Being allowed to work with these troops and their beautiful families opened my eyes to how important and blessed we are to have a military, everyone is not called to take on this role. Most leave for deployment and away from their entire family. This is understandably quite often the single hardest thing a family or the person being deployed can go through. Some may have a hard time adapting to their new environment, but many find themselves gaining new relationships and being involved in exciting adventures. But don’t take my word for it; read below an interview I did with Clarence D. Everett Jr.



Nancialpc: Clarence what was it like being a single man in the military overseas away from your family and friends?

Everett: Life for me in the military overseas being single was one of the greatest experiences of my life. Growing up in Fayetteville, NC was nothing like my overseas military tour to Stuttgart, Germany my second home from December 2010 to December 2013.



Nancialpc: So you did not have a hard time adjusting to your new environment by growing up in a large family in a mid-size, country town?


Everett: During the beginning of my tour I handle being alone with no family quit well for the most part. There were many days I felt home sick, wanting nothing more than to see my family and have a homemade meal made by my mother.



Nancialpc: What advice will you give to those in the military, away from home the first time, and find themselves home sick?



Everett: The best advice for being home sick alone in a different city or traveling long periods of time in the military to other countries is to make friends. Making friends away from home is the key when becoming homing sick. No one can make it all alone with no one to talk to.

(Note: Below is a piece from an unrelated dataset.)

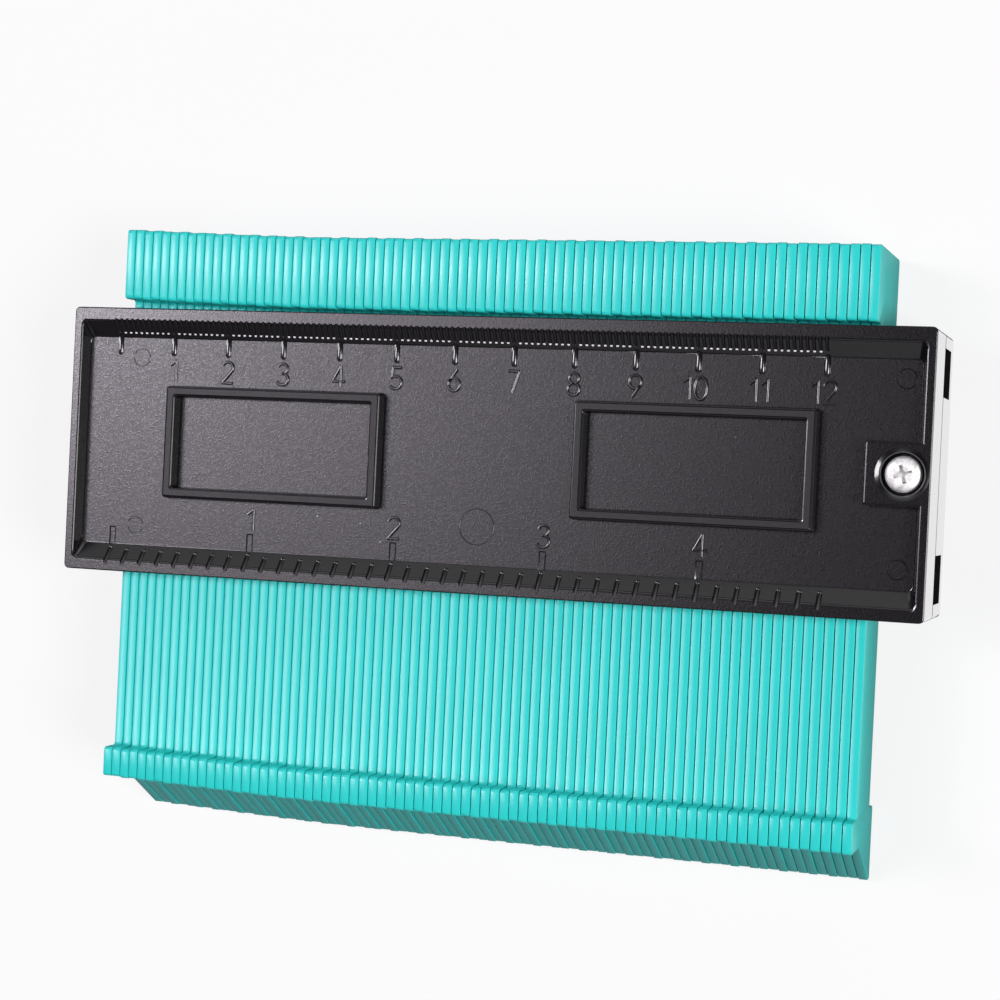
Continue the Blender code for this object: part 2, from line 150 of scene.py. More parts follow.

Nancialpc: Did you find yourself hanging with few friends or a lot of friends?

Everett: While stationed in Germany I made many friends, some I still talk to weekly by iphone apps, facebook or skype.


Nancialpc: Did you make friends with the locals in Germany or spent most your time with the troops in your unit?



Everett: Most of my friends were German, spending three years in a different country you are bound to make friends outside the military.



Nancialpc: How would you compare your relationships with your German friends to your American friends?

Everett: My relationship with my German friends was somewhat stronger than my American friends. They loved the fact that I was different and wanted to know how life was living in America. I simply wanted to know wanted to know the same about their culture too. People would stare at me (laugh). The best part about having foreign friends is that they can order food for you when you can’t read their language.


Nancialpc: You mention earlier in our conversation that you missed home cooked meals done by your mother. How was the food in Germany and tell us your favorite foods if you had any?

Everett: German food was the best, schnitzel, German wurst, Black forrest cake, German pancakes, brotchen and the list goes on.



Nancialpc: What was another benefit of having German friends?

Everett: Another benefit from having foreign friends, they can show you around their city and country while having an amazing time. I loved going out with my friends, the city was big and the night life was even bigger. There was always something to do, house parties, club, karaoke, fancy restaurants, concerts, car shows, beer fest, spring and summer fest. These events were amazing and I will never forget all the fun we had bonding and living life to the fullest with great people.


Nancialpc: Was life different when you returned back to the United States or Home?

Everett: When I returned everything changed for me. I came home to see that nothing had changed and people were still living life day by day with no adventures, no excitement. I notice the gun violence was very high, people killing each other over nothing.

Nancialpc: What type of feelings did you have after seeing nothing had changed or seeing that the gun violence was high and people killing each other over “nothing” and what did you do to manage those feelings?

Everett: I later seem depressed and tried my best to occupy all of my time to get away from being lonely. My old friends seem to forgotten me and moved on with life. I felt as if I had to start life over.



Nancialpc: Believing your old friends have forgotten you and moving on with their life will cause anyone to feel lonely and have feelings related to depression. How did you help yourself overcome those feelings and beliefs?

Everett: Overall I learned to cope with life

Nancialpc: That’s awesome Clarence, what would you like to say to those who are experiencing the same thing?

Everett: Make the best with what you have and to thank God always.